More importantly, plaintiff states that he did not certify this case as active because he was given no notice of the pending dismissal.
Pennsylvania Rule of Judicial Administration 1901(c) requires that before a matter may be terminated for excessive inactivity, the parties must be given notice of opportunity for a hearing, on the termination either in person, by mail or by publication.2
In Taylor v. Oxford Land Inc., 338 Pa. Super. 609, 488 A.2d 59 (1985); petition for appeal granted, 508 Pa. 425, 498 A.2d 833 (1985), the Superior *646Court reinstated a case dismissed under the Allegheny County local rule which automatically terminated a dormant matter. The court, in holding that Pa.R.J.A. 1901 required some form of preter-mination notice, wrote:
“As we understand it, the 30 days prior notice may be given periodically, by the trial court’s entry of an order or adoption of a general, rule providing for the 'publication of a list of cases by name and docket number in which there has been no activity for a period in excess of two years. After such publication, those cases listed in the notice will then be considered terminated if no action is taken within the 30 days provided. Such an interpretation thus gives meaning to both the rule and the comment.” Id. at 614-615, 488 A.2d at 62 (Emphasis added.)
The notice as published in The Chester County Law Reporter in this case is insufficient. No list of cases by name or docket number appeared. It is true that a list of idle cases existed elsewhere. However, to give proper meaning to the rule, the prothonotary must do more than extend an open invitation to all potential dismissees to come to her office and see what files are in danger. The notice must be specific.3
The notice here was inadequate. Since plaintiff has adequately excused his inactivity, we
*647ORDER
And now, this June 9, 1986, this action is reinstated as an active case.

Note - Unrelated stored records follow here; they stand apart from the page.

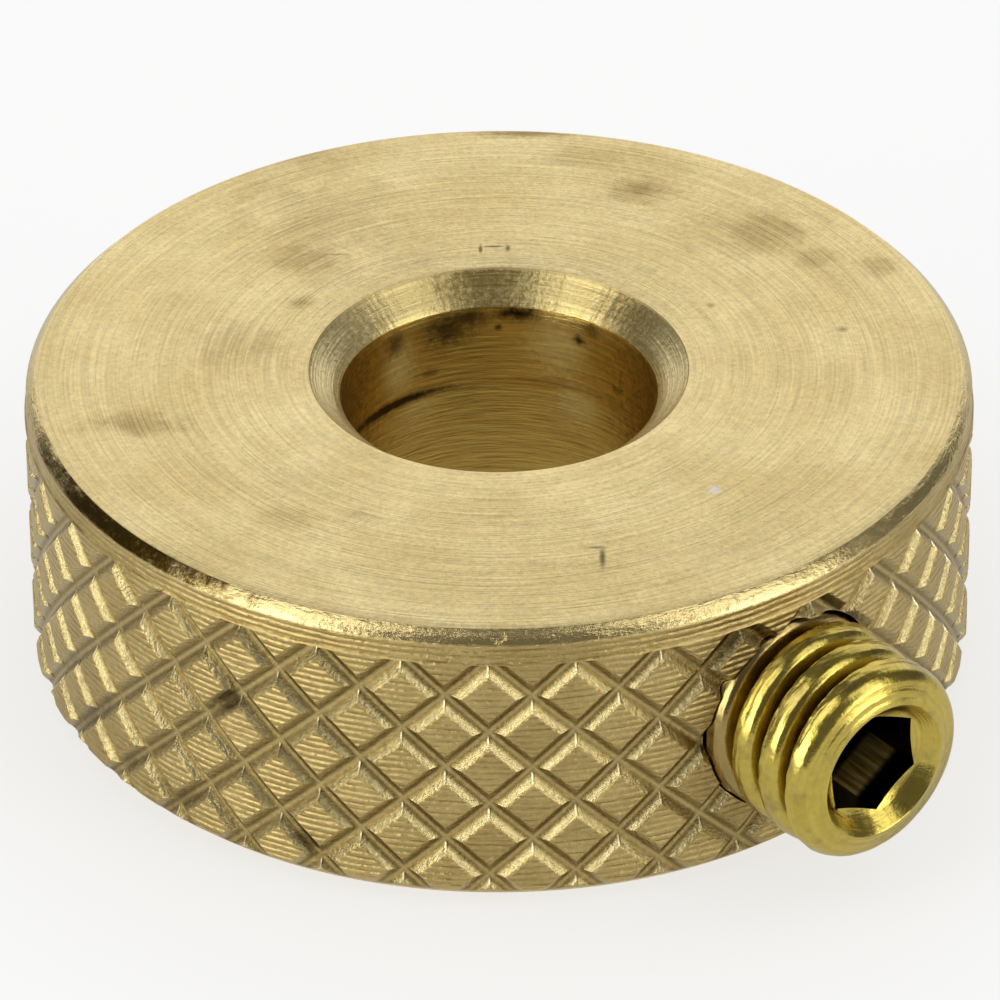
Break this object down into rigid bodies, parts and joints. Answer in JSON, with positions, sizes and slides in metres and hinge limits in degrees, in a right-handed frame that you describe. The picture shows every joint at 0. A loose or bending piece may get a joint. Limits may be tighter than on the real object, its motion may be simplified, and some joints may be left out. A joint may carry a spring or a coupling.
{
  "type": "knurled set screw collar",
  "caption": "Round brass shaft collar with a diamond knurled rim, a countersunk through bore and a radial socket set screw that clamps it on a rod.",
  "frame": {"origin": "on the bore axis, in the collar's bottom face", "axes": "+Z along the bore axis, towards the countersunk face; the set screw stands out along -Y; +X is a quarter turn from it"},
  "size_m": [0.019, 0.0216, 0.0063],
  "materials": {
    "collar_brass": "satin turned brass",
    "screw_brass": "bright machined brass"
  },
  "bodies": {
    "collar": {"collar": "collar_brass"},
    "screw": {"set_screw": "screw_brass"}
  },
  "joints": [
    {"name": "screw_travel", "type": "slide", "parent": "collar", "child": "screw", "axis": [0, -1, 0], "range_m": [-0.00255, 0.00238]}
  ]
}
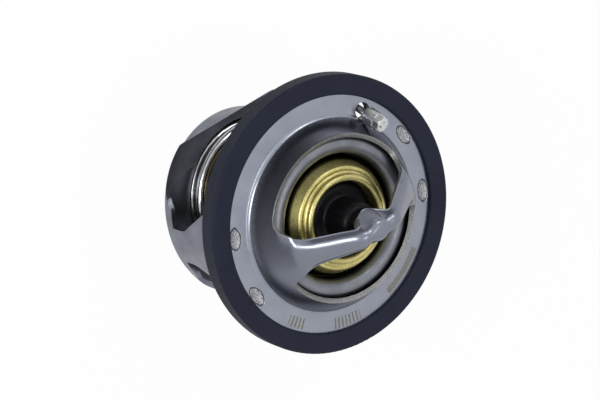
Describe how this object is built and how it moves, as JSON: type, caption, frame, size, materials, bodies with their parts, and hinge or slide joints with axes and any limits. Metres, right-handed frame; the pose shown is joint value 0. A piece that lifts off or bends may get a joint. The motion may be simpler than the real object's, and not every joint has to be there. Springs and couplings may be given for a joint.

. The petition was filed March 17, 1986, within two months of plaintiff’s discovery of the dismissal. Cf. International Telephone and Telegraph Corporation v. Philadelphia Electric Co., supra (two-year delay in filing petition is not *645timely); Matyas v. Albert Einstein Medical Center, 225 Pa. Super. 230, 310 A.2d 301 (1973) (five-year delay is not timely).
. Rule 1901(c) provides:
“Minimum standards. Before any order terminating a matter on the ground of unreasonable inactivity is entered, the parties shall be given at least 30 days’ written notice of opportunity for hearing on such proposed termination, which notice shall be given:
(1) In person or by mail to the last address of record of the parties or their counsel of record and setting forth a brief identification of the matter to be terminated; or
(2) By publication in the manner provided by rule of court in the legal newspaper designated by rule of court for the publication of legal notices in any case where notice by mail cannot be given or has been returned undelivered or where the docket of the matter shows no evidence of activity during the previous two years. Any matter terminated after notice by publication pursuant to this paragraph may be reinstated by the court after dismissal upon written application for good cause shown.” Pa.R.J.A. 1901(c).
. Under the new local practice, the prothonotary must give notice by mail that the inactive matter is subject to dismissal. See C.C.R.C.P. 249.2.
The old rule, C.C.R.C.P. 214.4(b) allowed for the general publishing of the need to certify a case as active where “it is unduly burdensome to research the captions, parties and mailing address.” Here, the attorneys were present throughout. It does not appear burdensome to give individual notice.